Airplanes come with a fair amount of official documentation: manuals, logbooks, registration paperwork, modification reports, accident reports. Many of the papers are maintained on file by the FAA, which has maintained the files of its predecessor agency, the CAA.
You can use this information to piece together an aircraft's history, and by also looking at the physical evidence on the airframe, you can build a picture of what the problems with the airplane were, how well the fixes were made, etc.
An airplane's maintenance and logbooks are also a slice of personal history for the owners and mechanics of the airplane. You can see what was or wasn't important to a pilot by what equipment he added or removed from the aircraft. Sometimes you find changes are made to the aircraft that weren't logged at all - rebel against paperwork or somebody who didn't care much about the airplane? Mechanical modifications also have a style - some are very well done with high quality and care for the future, some are slapdash.
Old regulations required individual flights to be logged in the aircraft records, so you often can see a list of where flights went and how often the flights were made. Comments in the notes provide glimpses of adventure.
For a historian of the history of technology it is also fascinating to observe how very little the experience of flight and the technology has changed over a period of 50+ years. The basic technology of light aircraft was in place by the mid-30's and the same hardware, engine technology and aerodynamics are still completely familiar to modern mechanics.
The contrast to the brisk pace of current high-tech development is severe, yet during the 30's the light aircraft technologies were cutting edge and advancing just as quickly. This pace continued until the late fifties - up until that time aircraft were often obsolete before they flew, particularly military hardware.

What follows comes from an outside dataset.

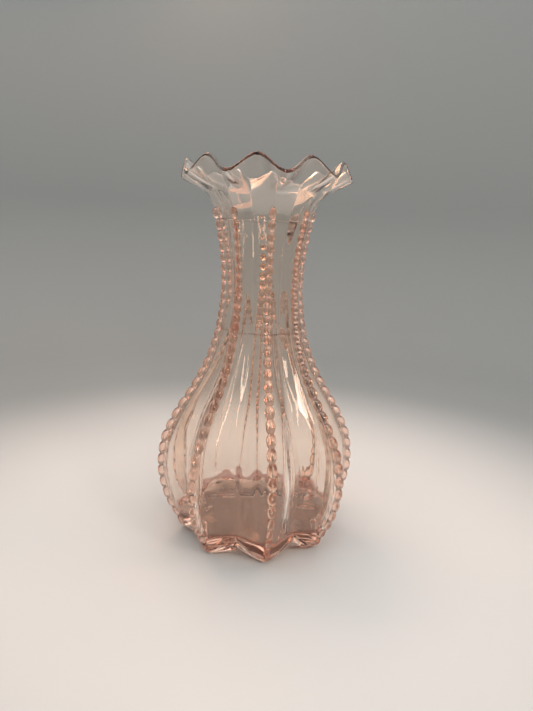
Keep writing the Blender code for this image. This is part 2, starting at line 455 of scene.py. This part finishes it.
@dataclass(frozen=True)
class PressedGlass:
    """Soda-lime glass pressed in an iron mould and fire-polished, with a faint peach tint of its own.

    A little of the tint lies in the depth of the glass, so it deepens where light goes a long way
    through. The rest is a skin colour that tints each passage through a surface, stronger on the thick
    foot, and pinkest on the beads, where it is a painted stand-in for the peach highlights they catch.
    The mould's chill leaves a slow waviness that bends highlights and what is seen through.
    """

    name: str
    ripple_mm: float
    ripple_depth: float
    skin: str
    ripple_strength: float = 0.5
    density: float = GLASS_DENSITY
    tint: str = GLASS_TINT
    ior: float = 1.52
    roughness: float = 0.012

    def build(self) -> bpy.types.Material:
        """Makes the material."""
        material = bpy.data.materials.new(self.name)
        material.use_nodes = True
        tree = material.node_tree
        tree.nodes.clear()
        place = add_node(tree, "TexCoord").outputs["Object"]
        # Chill ripple: soft waves a few millimetres long, drawn out up the wall by the plunger's pull
        drawn = add_node(tree, "Mapping", values={"Scale": (1.0, 1.0, 0.45)}, links={"Vector": place})
        ripple = add_node(
            tree,
            "TexNoise",
            values={"Scale": 1 / (self.ripple_mm * MM), "Detail": 1.5, "Roughness": 0.4},
            links={"Vector": drawn.outputs["Vector"]},
        )
        bump = add_node(
            tree,
            "Bump",
            values={"Strength": self.ripple_strength, "Distance": self.ripple_depth * MM},
            links={"Height": ripple.outputs["Fac"]},
        )
        shader = add_node(
            tree,
            "BsdfPrincipled",
            values={
                "Base Color": srgb(self.skin),
                "Roughness": self.roughness,
                "IOR": self.ior,
                "Transmission Weight": 1.0,
            },
            links={"Normal": bump.outputs["Normal"]},
        )
        depth = add_node(
            tree,
            "VolumeAbsorption",
            values={"Color": srgb(self.tint), "Density": self.density},
        )
        add_node(
            tree,
            "OutputMaterial",
            links={"Surface": shader.outputs["BSDF"], "Volume": depth.outputs["Volume"]},
        )
        return material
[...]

Without the strong hands of military and government regulation, will current high-tech industries go through a similar coagulation of standards and change as they mature? Or will the government horn in and attempt to regulate the computer/high-tech industry and stiffle innovation? One key difference is that the development costs of aviation have always been very capital intensive. High technology development has been far less so, although some of the key advances did take place as a result of large-scale government funded research (such as the integrated circuit, much academic research behind computing architectures, and networking technologies behind the Internet).
It is interesting that in the past few years we're seeing a renaissance of general aviation and interesting digital technologies being applied to general aviation aircraft, such as integrated EFIS-like systems, global navigation, terrain avoidance, and electronic engine monitoring. Most of these developments are being driven by the kitplane industry, which is applying off the shelf electronics and software components to aircraft needs. The kitplane industry is largely unfettered by FAA regulations on airworthiness requiring costly testing and approvals of all equipment sold for aircraft. Some of the systems are making it back into certified aircraft as the kitplane airframe manufacturers are gradually starting to produce new designs as certified aircraft.